Ya mas serena, conversamos sobre el don de la vida humana, de la belleza y valor infinito que  se despliegan en su historicidad, de la unicidad e irrepetibilidad de cada ser. Gradualmente apareció en escena, un tercer personaje…  su nieto, que paso de ser ignorado, a ocupar el valor central en sus procesos mentales, como el protagonista principal que habría de poner el verdadero orden en sus ideas, afectos y emociones.

—Tienes razón… —me dijo meditabunda—. Estoy convirtiendo la buen anoticia de la venida a la vida de mi primer nieto en una noticia mala, perversa, funesta… en una desgracia, que no lo es,  pues solo he visto lo malo invirtiendo  los valores, y no es así como he vivido.

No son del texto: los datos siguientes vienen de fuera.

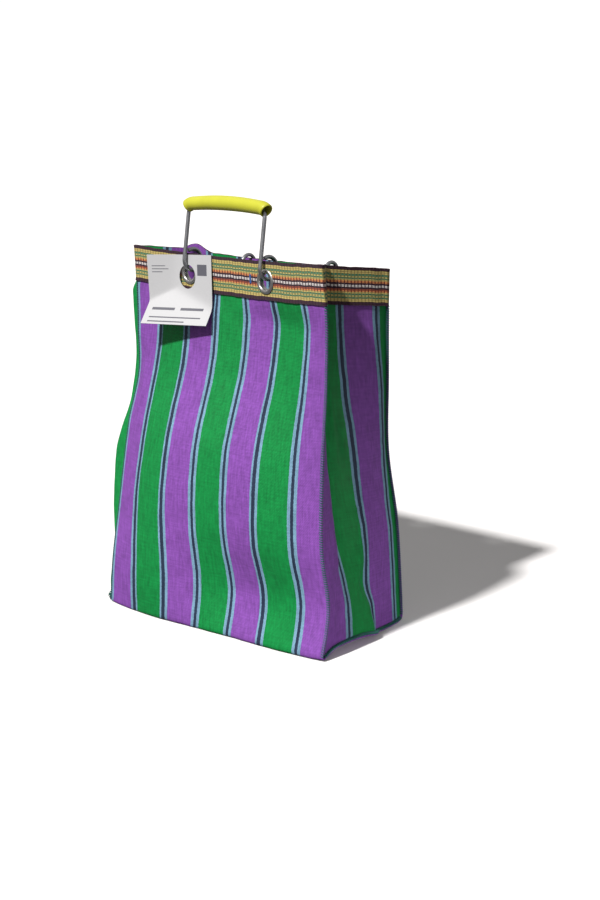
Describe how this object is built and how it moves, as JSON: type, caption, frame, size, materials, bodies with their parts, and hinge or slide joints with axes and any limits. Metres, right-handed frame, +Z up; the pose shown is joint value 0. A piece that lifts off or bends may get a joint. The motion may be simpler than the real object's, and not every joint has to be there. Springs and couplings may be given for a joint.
{
  "type": "tote bag",
  "caption": "Open-topped woven striped shopping bag with folded side gussets, patterned rim tape, rim eyelets, swinging wire bail handles with vinyl grips and a card swing tag.",
  "frame": {"origin": "middle of the base, on the surface it stands on", "axes": "+Z up, front faces -Y, +X to the right seen from the front"},
  "size_m": [0.2957, 0.1659, 0.4358],
  "materials": {
    "woven_cloth_green": "glossy woven plastic tape cloth, green and purple stripes",
    "woven_cloth_purple": "glossy woven plastic tape cloth, purple and green stripes",
    "rim_tape": "ribbed woven tape in many colours",
    "green_thread": "matt sewing thread",
    "blue_thread": "matt sewing thread",
    "nickel_steel": "nickel plated, slightly dull",
    "galvanised_wire": "zinc plated wire",
    "yellow_vinyl": "soft lime yellow vinyl tube",
    "white_card": "smooth coated white card"
  },
  "bodies": {
    "bag": {"main_panel": "woven_cloth_green", "gusset_left": "woven_cloth_purple", "gusset_right": "woven_cloth_purple", "rim_tape": "rim_tape", "tape_bar_tack": "blue_thread", "seam_thread_front_left": "green_thread", "seam_thread_front_right": "green_thread", "seam_thread_back_left": "green_thread", "seam_thread_back_right": "green_thread", "seam_thread_base_left": "green_thread", "seam_thread_base_right": "green_thread", "eyelet_front_left": "nickel_steel", "eyelet_front_right": "nickel_steel", "eyelet_back_left": "nickel_steel", "eyelet_back_right": "nickel_steel", "washer_front_left": "nickel_steel", "washer_front_right": "nickel_steel", "washer_back_left": "nickel_steel", "washer_back_right": "nickel_steel"},
    "front_handle": {"front_handle_wire": "galvanised_wire", "front_handle_grip": "yellow_vinyl"},
    "back_handle": {"back_handle_wire": "galvanised_wire", "back_handle_grip": "yellow_vinyl"},
    "tag": {"swing_tag": "white_card"}
  },
  "joints": [
    {"name": "front_handle_swing", "type": "hinge", "parent": "bag", "child": "front_handle", "pos_m": [0.00677, -0.04182, 0.37126], "axis": [0.9837, -0.1799, 0.0006], "range_deg": [-172, 128]},
    {"name": "back_handle_swing", "type": "hinge", "parent": "bag", "child": "back_handle", "pos_m": [0.00513, 0.05689, 0.35777], "axis": [-0.9987, 0.0506, 0.0088], "range_deg": [-1, 303]},
    {"name": "tag_swing", "type": "hinge", "parent": "bag", "child": "tag", "pos_m": [-0.04966, -0.03922, 0.36793], "axis": [-0.1459, -0.9887, 0.0349], "range_deg": [-17, 12]}
  ]
}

En ese momento la invite  a acercarse a una  amplia ventana en mi despacho donde se podía admirar un bello atardecer, sublime, sereno. —Mañana —le dije en voz baja— ese sol saldrá con nuevas luces y calor, como un nuevo canto  de esperanza para todos los que vivimos.

Y la deje un momento  con sus reflexiones.

Luego, retomamos la conversación sobre el  hecho de que la vida de su nieto, por si misma, constituía el verdadero enfoque para  ubicar en su lugar cualquier otro interés en juego, porque situaba como lo primero el valor incondicional  de la vida de un ser humano único, inocente e inerme en nuestras manos.

Que siendo así, todo los demás, incluidos nosotros mismos y nuestra forma de vida, deberían en justicia adaptarse para recibir esa vida y amarla incondicionalmente.

Aceptamos que ciertamente en circunstancias  así, nuestras vidas sufren cambios, algunos cuestan y duelen. Pero son cambios justos y su dolor construye el bien. En la otra ribera del rio, por el camino que había estado pensando, también hay cambios y dolor, pero los cambios son injustos y el dolor destruye, porque proviene del mal, arrasando para siempre la paz interior.

Han pasado algunos años  y nos hemos encontrado en la recepción de calificaciones en el colegio de mis hijos. Mi amiga iba acompañada de aquel “nieto” que resultó ser una hermosa niña, alegre y vivaracha, cuyas excelentes calificaciones me mostro como orgullosa abuela.

Nos dimos un silencioso abrazo… era una tibia mañana bellamente soleada.